In accordance with United Nations standards, every police or other law enforcement agency should be representative of and responsive and accountable to the community it serves.

Police and law enforcement officials have the obligation to respect and protect Human Rights, including the right to life, liberty and security of person as guaranteed in the Universal Declaration of Human Rights and reaffirmed in the International Covenant on Civil and Political Rights and other relevant international instruments. Pursuant to the UN Code of Conduct for Law Enforcement Officials, police and other law enforcement officials are required at all times to fulfil the duty imposed upon them by law, by serving the community and by protecting all persons against illegal acts, consistent with the high degree of responsibility required by their profession.

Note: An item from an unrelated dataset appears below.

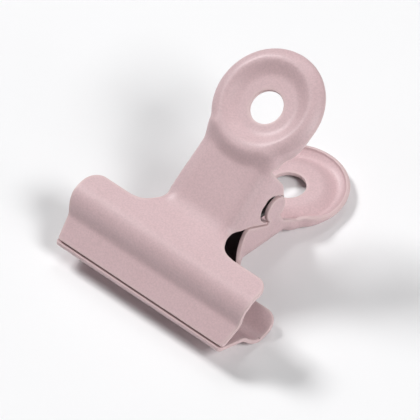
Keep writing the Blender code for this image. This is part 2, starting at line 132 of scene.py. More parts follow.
soft_box("left_soft_box", 178.0, 43.0, 0.28, 0.28, 7.2)
soft_box("right_soft_box", -6.0, 44.0, 0.36, 0.30, 5.7)
soft_box("low_right_soft_box", 0.0, 22.0, 0.30, 0.30, 1.0)
soft_box("rear_soft_box", 115.0, 55.0, 0.30, 0.30, 1.3)
soft_box("back_soft_box", 245.0, 50.0, 0.35, 0.35, 0.3)

ROOM_STRENGTH = 0.02
room = bpy.data.worlds.new("white room")
room.use_nodes = True
room.node_tree.nodes["Background"].inputs["Color"].default_value = linear("FFFFFF")
room.node_tree.nodes["Background"].inputs["Strength"].default_value = ROOM_STRENGTH
bpy.context.scene.world = room

# The photograph was taken from high on the right, from well away with a long lens. The place, the turn
# and the lens were fitted to the clip's outlines.
CAMERA_PLACE = (0.32703, -0.37172, 0.52764)
CAMERA_BACK = Vector((0.457601, -0.512936, 0.726291))
CAMERA_RIGHT = Vector((0.745238, 0.666797, 0.001380))
CAMERA_LENS = 465.45

camera_data = bpy.data.cameras.new("camera")
camera_data.sensor_width = 36.0
camera_data.lens = CAMERA_LENS
camera_data.clip_start = 0.01
camera_data.clip_end = 10.0
camera = new_object("camera", camera_data)
camera_up = CAMERA_BACK.cross(CAMERA_RIGHT)
camera_axes = Matrix((CAMERA_RIGHT, camera_up, CAMERA_BACK)).transposed().to_4x4()
camera.matrix_world = Matrix.Translation(CAMERA_PLACE) @ camera_axes
bpy.context.scene.camera = camera
bpy.context.scene.view_settings.view_transform = "Standard"

# ## Upper and lower plate
# Each plate is one blank of 0.6 mm steel sheet: blanked with its hole, pressed to its jaw, dish and ring,
# and folded down at its ears and rim. The lower one is the upper one turned over, with claws for sockets.

# Sizes in millimetres, in a side view with Y from the lips to the handle and Z up from the clip's middle
SHEET = 0.6
PIVOT_Y = 20.3

# The jaw, from the front: a lip strip, a steep wall behind its crease, and an arch that falls to the neck.
JAW_WIDTH = 31.0
JAW_DEPTH = 9.46
LIP_GAP = 0.07
LIP_SPARE = 1.0
UPPER_LIP_REACH = 0.2
LOWER_LIP_REACH = 0.75
LIP_LENGTH = 3.0
LIP_ANGLE = math.radians(24.0)
CREASE_RADIUS = 0.7
WALL_RUN = 1.68
WALL_ANGLE = math.radians(62.0)
ARCH_ANGLE = math.radians(11.5)
ARCH_RADIUS = 3.5
LIP_TAPER = 1.0
LIP_CORNER_RADIUS = 0.5
JAW_FLARE = 2.6
JAW_FLARE_RADIUS = 2.45
JAW_CORNER_RADIUS = 2.0

# The neck, whose sides fold down over a round shoulder, with a fillet at the jaw and one at the handle.
NECK_START = 12.2
NECK_RADIUS = 5.0
NECK_WIDTH = 12.7
NECK_TAPER = 0.35
SHOULDER_RADIUS = 2.6
REAR_EDGE_ROLL = 0.6
JAW_FILLET_RADIUS = 2.6
HANDLE_FILLET_RADIUS = 2.4
FOLD_FADE_START = 2.6
FOLD_FADE_LENGTH = 4.6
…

Policing must be entrusted to police or other law enforcement agencies of a national, regional or local government, within a legal framework that is based on the rule of law. Thus, the police are accountable to laws that are publicly promulgated, equally enforced and independently adjudicated and which are consistent with international human rights norms and standards. Policing the police requires measures to ensure adherence to the principles of supremacy of law, equality before the law, accountability to the law, fairness in the application of law, separation of powers, participation in decision-making, legal certainty, avoidance of arbitrariness and procedural and legal transparency.

As the police adviser to the United Nations, I believe that every serious discussion about the relationship between the society and the policing model that a society chooses for itself needs to be informed by these guiding principles.”